» **WHAT YOU ARE ASKED TO DO**:
Lines containing the word "scene" are the ones to copy from the records below.

Entries from a dataset:
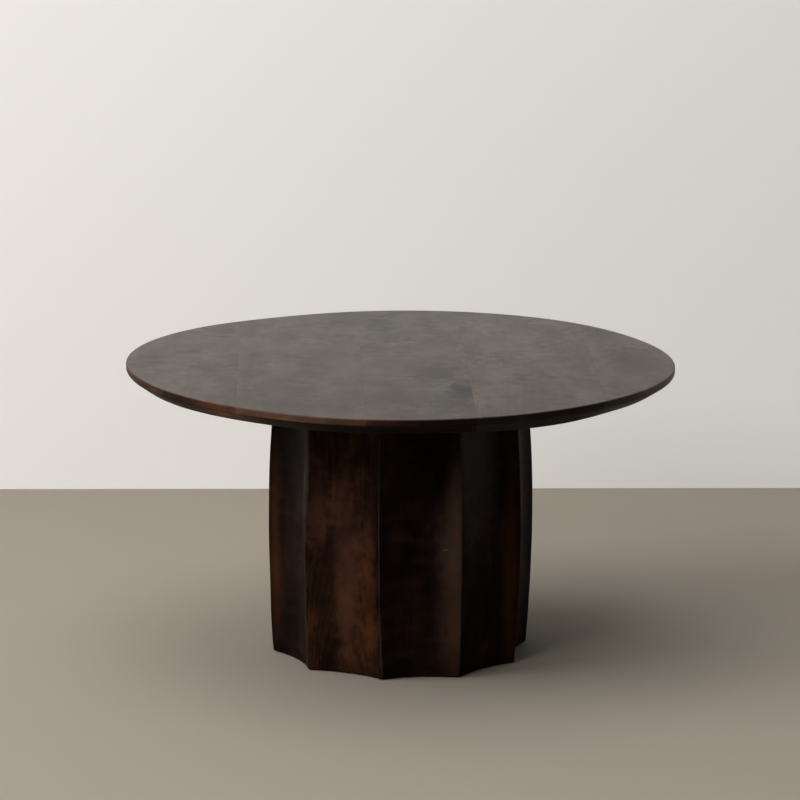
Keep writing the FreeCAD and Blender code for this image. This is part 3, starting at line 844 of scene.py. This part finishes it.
# Each row: a place on the lower edge of the bevel, and how far the edge wanders there.
bevel_wanders = (
    ((0.19, -0.33), (0.003, -0.009)),
    ((-0.33, -0.17), (-0.001, -0.002)),
)
bevel_reach = 0.13
edge_reach = 0.03
rim_tilt = 0.8
arris_start = (0.1, 0.4)
arris_end = (0.8, 0.95)
pale_part_ends = (-0.26, -0.17)
under_range = (-0.88, -0.97)
bevel_range = (-0.1, -0.5)
bevel_soaking = 0.95
underside, top_level = (corner.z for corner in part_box("top_board_3"))
band_foot = underside + bevel_rise
band_middle = (band_foot + top_level) / 2
rim_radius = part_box("top_board_5")[1].x

pattern = merged_copy("top_board_1")
others = [copy_piece(nodes[f"top_board_{number}"], "pattern") for number in range(2, board_count + 1)]
bpy.ops.object.select_all(action="DESELECT")
for board in [pattern] + others:
    board.select_set(True)
bpy.context.view_layer.objects.active = pattern
bpy.ops.object.join()

bpy.ops.object.select_all(action="DESELECT")
bpy.ops.mesh.primitive_circle_add(vertices=rim_points, radius=rim_start, location=(0, 0, band_middle))
top = bpy.context.object
bpy.ops.object.transform_apply()
rim_fit = top.modifiers.new("rim_fit", "SHRINKWRAP")
rim_fit.target = pattern
bpy.ops.object.modifier_apply(modifier=rim_fit.name)
bpy.data.objects.remove(pattern)
edit(top)
bpy.ops.mesh.vertices_smooth(factor=rim_smoothing, repeat=rim_smoothings)
bpy.ops.transform.resize(value=(1, 1, 0), center_override=(0, 0, band_foot))
bpy.ops.mesh.extrude_region_move(TRANSFORM_OT_translate={"value": (0, 0, top_level - band_foot)})
bpy.ops.mesh.edge_face_add()
select_edges(lambda place: place.z < band_foot + near)
bpy.ops.mesh.extrude_region_move(TRANSFORM_OT_translate={"value": (0, 0, -bevel_rise)})
inset_share = (rim_radius - bevel_inset) / rim_radius
bpy.ops.transform.resize(value=(inset_share, inset_share, 1), center_override=(0, 0, 0))
select_edges(lambda place: place.z < underside + near)
bpy.ops.mesh.hide(unselected=True)
for (across, back), (sideways, backwards) in bevel_wanders:
    select_edges(lambda place: (place.xy - Vector((across, back))).length < edge_reach)
    bpy.ops.transform.translate(
        value=(sideways, backwards, 0),
        use_proportional_edit=True,
        proportional_edit_falloff="SMOOTH",
        proportional_size=bevel_reach,
    )
bpy.ops.mesh.select_all(action="SELECT")
bpy.ops.mesh.edge_face_add()
bpy.ops.mesh.reveal(select=False)
for level, easing in ((top_level, top_easing), (band_foot, band_easing), (underside, under_easing)):
    select_edges(lambda place: abs(place.z - level) < near)
    bevel_selected(easing, rim_segments)
bpy.ops.mesh.select_all(action="SELECT")
bpy.ops.mesh.normals_make_consistent(inside=False)
bpy.ops.object.mode_set(mode="OBJECT")


def arris_mask(tree):
    """The eased upper arris, whose faces are neither level nor plumb."""
    facing = upward(tree)
    past_plumb = remap(tree, facing, *arris_start)
    short_of_level = remap(tree, facing, *arris_end, 1, 0)
    return calculate(tree, "MULTIPLY", past_plumb, short_of_level)


def bevel_mask(tree):
    """The underside and the bevel, which soak up the most stain, but for the bevel's paler left part."""
    facing = upward(tree)
    sideways = add_node(tree, "SeparateXYZ", {0: own_place(tree)}).outputs["X"]
    soaked = remap(tree, sideways, *pale_part_ends)
    soaked = calculate(tree, "MAXIMUM", soaked, remap(tree, facing, *under_range))
    return calculate(tree, "MULTIPLY", soaked, remap(tree, facing, *bevel_range, 0, bevel_soaking))


top_finish = dict(
    drum_finish,
    dark=(0.015, 0.0105, 0.0078, 1),
    middle=(0.0265, 0.0182, 0.0132, 1),
    light=(0.050, 0.0325, 0.0225, 1),
    tint=(0.044, 0.0215, 0.0165, 1),
    knot=(0.004, 0.0032, 0.0026, 1),
    rings=0.3,
    fibres=0.22,
    blotches=0.36,
    smudges=0.12,
    smears=0.035,
    hue=0.45,
    curl=0.45,
    pores=0.1,
    roughness=0.45,
    sheen=0.01,
    dulling=0.14,
    specular=0.5,
    relief=0.015,
)
rim_finish = dict(
    drum_finish,
    dark=(0.006, 0.0028, 0.002, 1),
    middle=(0.036, 0.0132, 0.0066, 1),
    light=(0.105, 0.042, 0.0175, 1),
    worn_colour=(0.105, 0.058, 0.042, 1),
    sapwood=(0.23, 0.115, 0.066, 1),
    worn=0.42,
)
# Each board's pith: how far to the side and above the top it lies, and its lean in degrees.
board_piths = (
    (0.03, 0.09, 1.1),
    (-0.02, 0.14, -0.8),
    (0.01, 0.07, 0.7),
    (-0.03, 0.11, -1.3),
    (0.015, 0.16, 0.9),
)
board_tones = (0.06, -0.02, -0.1, 0.2, 0.04)
board_shift = 2.3
board_marks = {
    2: (
        ((-0.212, 0.053, top_level), (0.012, 0.022, 0.02), 0.6, "knot", ragged),
        ((-0.14, -0.2, top_level), (0.03, 0.05, 0.02), 0.35, "knot", ragged),
        ((-0.075, 0.31, top_level), (0.03, 0.07, 0.02), 0.4, "knot", ragged),
    ),
    3: (
        ((0.09, -0.21, top_level), (0.028, 0.08, 0.02), 1.0, "knot", ragged),
        ((0.08, -0.3, top_level), (0.05, 0.08, 0.02), 0.5, "knot", ragged),
        ((0.05, -0.075, top_level), (0.045, 0.08, 0.02), 0.55, "knot", ragged),
        ((-0.01, -0.26, top_level), (0.03, 0.05, 0.02), 0.35, "knot", ragged),
        ((-0.035, 0.29, top_level), (0.03, 0.08, 0.02), 0.5, "knot", ragged),
    ),
    4: (((0.27, 0.0, top_level), (0.02, 0.16, 0.02), 0.35, "knot", ragged),),
    5: (
        ((0.29, 0.22, top_level), (0.02, 0.07, 0.02), 0.5, "knot", ragged),
        ((0.325, 0.02, top_level), (0.03, 0.1, 0.02), 0.7, "tint", ragged),
        ((0.335, 0.03, top_level), (0.05, 0.13, 0.02), 0.4, "knot", ragged),
    ),
}
rim_tones = (-0.05, 0.12, 0.1, -0.45, -0.25)
rim_speculars = (0.05, 0.06, 0.06, 0.17, 0.3)
rim_marks = (
    ((-0.33, -0.225, band_middle), (0.06, 0.06, 0.04), 0.75, "dark", soft),
    ((-0.15, -0.36, band_middle), (0.14, 0.09, 0.04), 0.5, "worn_colour", soft),
    ((-0.26, -0.305, band_middle), (0.045, 0.05, 0.04), 0.45, "light", soft),
    ((-0.236, -0.327, band_middle), (0.014, 0.03, 0.03), 0.9, "worn_colour", ragged),
    ((-0.245, -0.31, band_foot - 0.006), (0.07, 0.07, 0.0075), 0.6, "sapwood", soft),
    ((-0.165, -0.36, band_foot + 0.001), (0.1, 0.06, 0.004), 0.25, "sapwood", soft),
    ((0.08, -0.395, band_middle), (0.13, 0.05, 0.04), 0.97, "dark", soft),
    ((0.235, -0.32, band_middle), (0.09, 0.08, 0.04), 0.9, "dark", soft),
)

along_boards = around(1, board_turn, 0)
seams = []
for number in range(1, board_count):
    low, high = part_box(f"board_tongue_{number}")
    seams.append((low + high) / 2)
for number in range(1, board_count + 1):
    node = f"top_board_{number}"
    board = copy_piece(top, "dressed_" + node)
    if number > 1:
        saw(board, seams[number - 2] + along_boards * half_glue, -along_boards)
        cut_out(board, merged_copy(f"board_tongue_{number - 1}"))
    if number < board_count:
        saw(board, seams[number - 1] - along_boards * half_glue, along_boards)
        cut_out(board, merged_copy(f"board_tongue_{number}"))
    side, depth, lean = board_piths[number - 1]
    low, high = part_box(node)
    turn = (quarter + math.radians(lean), board_turn, 0)
    shift = (side - (low.x + high.x) / 2, top_level + depth, number * board_shift)
    tone = board_tones[number - 1]
    marks = board_marks.get(number, ())
    board.data.materials.append(
        stained_wood(f"stained_board_{number}", turn, shift, top_finish, tone, marks=marks)
    )
    tone = rim_tones[number - 1]
    finish = dict(rim_finish, specular=rim_speculars[number - 1])
    board.data.materials.append(
        stained_wood(f"stained_rim_{number}", turn, shift, finish, tone, arris_mask, rim_marks, bevel_mask)
    )
    for face in board.data.polygons:
        face.material_index = 1 if face.normal.z < rim_tilt else 0
    finish_piece(board, "dressed_" + node, node)
bpy.data.objects.remove(top)

# Tongues. Loose strips of beech in grooves in the edges of the boards, stopped short of the rim so
# that they never show.
tongue_wood = pale_wood("tongue_beech", (quarter, 0, 0), beech)[0]
coat(tongue_wood, *(f"board_tongue_{number}" for number in range(1, board_count)))

# Bolts, washers and inserts. Four hexagon bolts of zinc-plated steel with wide washers go up
# through the plate into brass inserts in the underside of the boards, so the top can be taken off.
brass = (0.72, 0.54, 0.26, 1)
brass_brown = (0.50, 0.33, 0.14, 1)
brass_dull = (0.33, 0.24, 0.12, 1)
brass_roughness = 0.3
brass_scale = 90
coat(zinc_plate, "top_bolts", "top_washers")
turned_brass = worn_metal("turned_brass", brass, brass_brown, brass_dull, brass_roughness, brass_scale)
coat(turned_brass, "thread_inserts")

# Glides. A hard plastic pad under each stave, moulded round its nail, keeps the end grain off a
# wet floor. The pads are dark brown, matt and scuffed by use.
pad_brown = (0.045, 0.034, 0.027, 1)
pad_scuffed = (0.12, 0.10, 0.085, 1)
scuff_scale = (350, 900)
scuff_range = (0.5, 0.72)
scuff_sheen_range = (0.35, 0.7)
pad_smoothest = 0.45
pad_roughest = 0.75
moulding_scale = 2500
moulding_relief = 0.25
moulding_depth = 0.0001
pad_material, tree, shader = new_material("glide_plastic")
place = own_place(tree)
scuffs = grain_noise(tree, place, scuff_scale, detail=4)
scuffed = mix(tree, remap(tree, scuffs, *scuff_range), pad_brown, pad_scuffed)
tree.links.new(scuffed, shader.inputs["Base Color"])
sheen = remap(tree, scuffs, *scuff_sheen_range, pad_smoothest, pad_roughest)
tree.links.new(sheen, shader.inputs["Roughness"])
engrave(tree, shader, moulding_relief, moulding_depth, noise(tree, place, scale=moulding_scale))
coat(pad_material, "glide_pads")
coat(zinc_plate, "glide_nails")
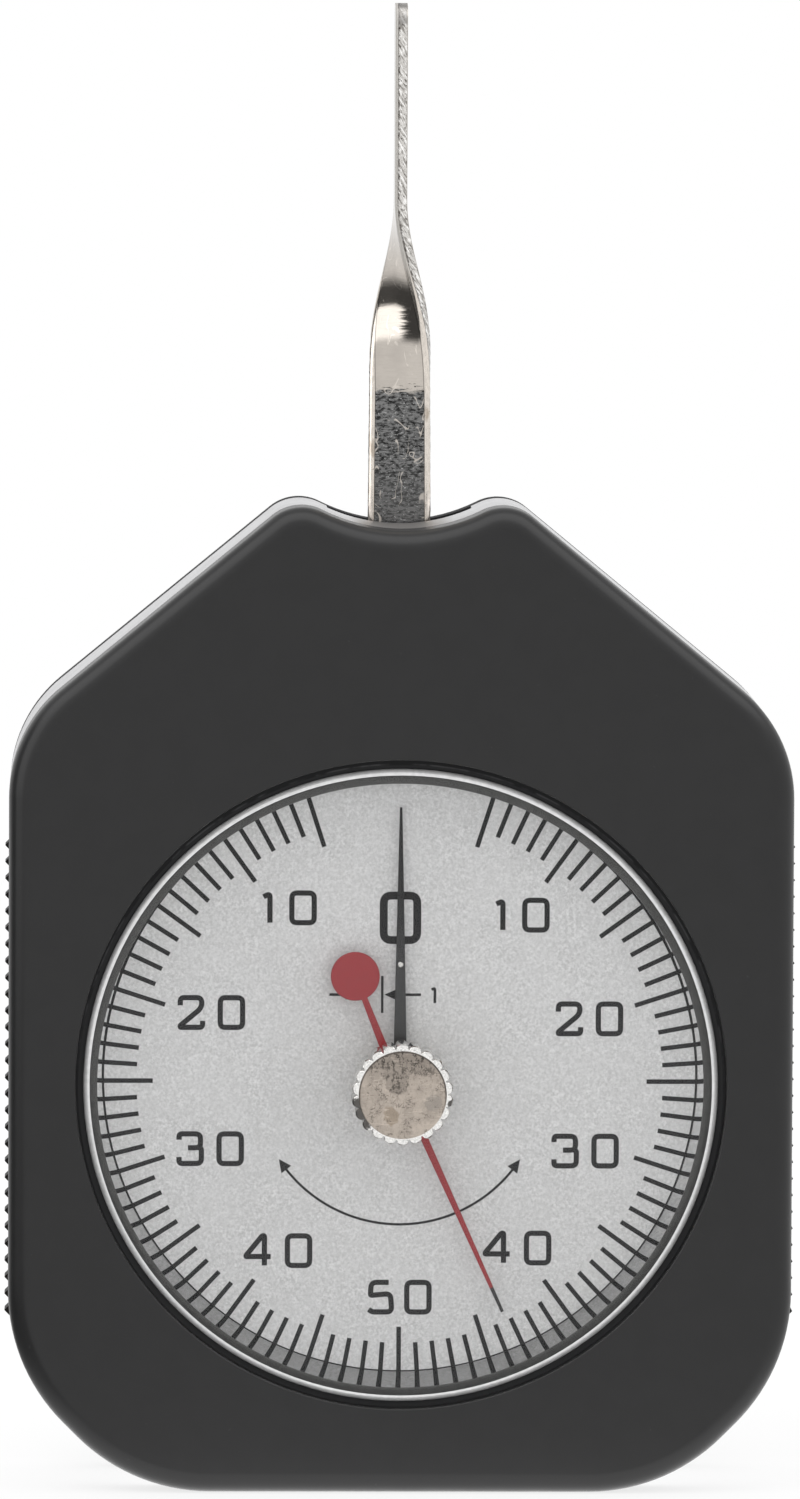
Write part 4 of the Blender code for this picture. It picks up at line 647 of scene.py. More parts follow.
def groove_black(f, colours):
    """The deep joint between crystal and shell, with a rubbed line in its upper half."""
    reach = f.reach()
    inner = f.below(reach, 25.86 * MM, 25.96 * MM)
    line = f.band(reach, 25.90 * MM, 25.96 * MM, 26.02 * MM, 26.10 * MM)
    rubbed = f.between(f.grain(2.4 * MM, 3.0, 0.6), 0.40, 0.60)
    rubbed = rubbed * f.between(f.along("Z", SPINDLE), -4.0 * MM, 12.0 * MM)
    tone = f.mix(inner, lighter(colours.shell, 2.4), lighter(colours.shell, 4.6))
    tone = f.mix(line * rubbed, tone, lighter(colours.shell, 8.0))
    return f.surface(tone, 0.6, Specular_IOR_Level=0.08)


def clockwise(x, y):
    """The direction of a place, or of a ray, in degrees: 0 ahead of the dial, and 90 at the left."""
    return (x * -1.0).bearing(y * -1.0) * math.degrees(1.0)


def plain_floor(f, colours):
    """White to the camera and through glass, with the shadow round the object.

    Gloss sees it brighter close to the object, dark at the left near by, and bright at the left far off.
    """
    path = f.node("LightPath")
    seen = f.out(path, "Is Camera Ray").most(f.out(path, "Is Transmission Ray"))
    glossy = f.out(path, "Is Glossy Ray")
    x, y = f.along("X"), f.along("Y")
    away = (x * x + y * y) ** 0.5
    turned = clockwise(x, y)
    beside = (abs(x) * 0.5).most(abs(y))
    dark = f.band(turned, 34.0, 46.0, *STRIP_END) * f.between(away, 0.02, 0.07)
    far = f.band(turned, *SOFT_BOX) * f.between(away, 0.35, 0.75)
    lit = f.node("BsdfDiffuse", Color=colours.floor[:]).outputs[0]
    white = f.glow(1.0)
    gloss = f.mixed(f.between(beside, 13.0 * MM, 30.0 * MM), f.glow(1.0, 1.8), white)
    gloss = f.mixed(dark * 0.95, gloss, f.glow(0.03))
    gloss = f.mixed(far, gloss, f.glow(1.0, 1.95))
    plain = f.mixed(seen * f.between(away, 0.15, 0.6, 0.78, 1.0), lit, white)
    return f.close(f.mixed(glossy, plain, gloss))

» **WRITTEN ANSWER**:
Keep writing the FreeCAD and Blender code for this image. This is part 3, starting at line 844 of scene.py. This part finishes it.
Write part 4 of the Blender code for this picture. It picks up at line 647 of scene.py. More parts follow.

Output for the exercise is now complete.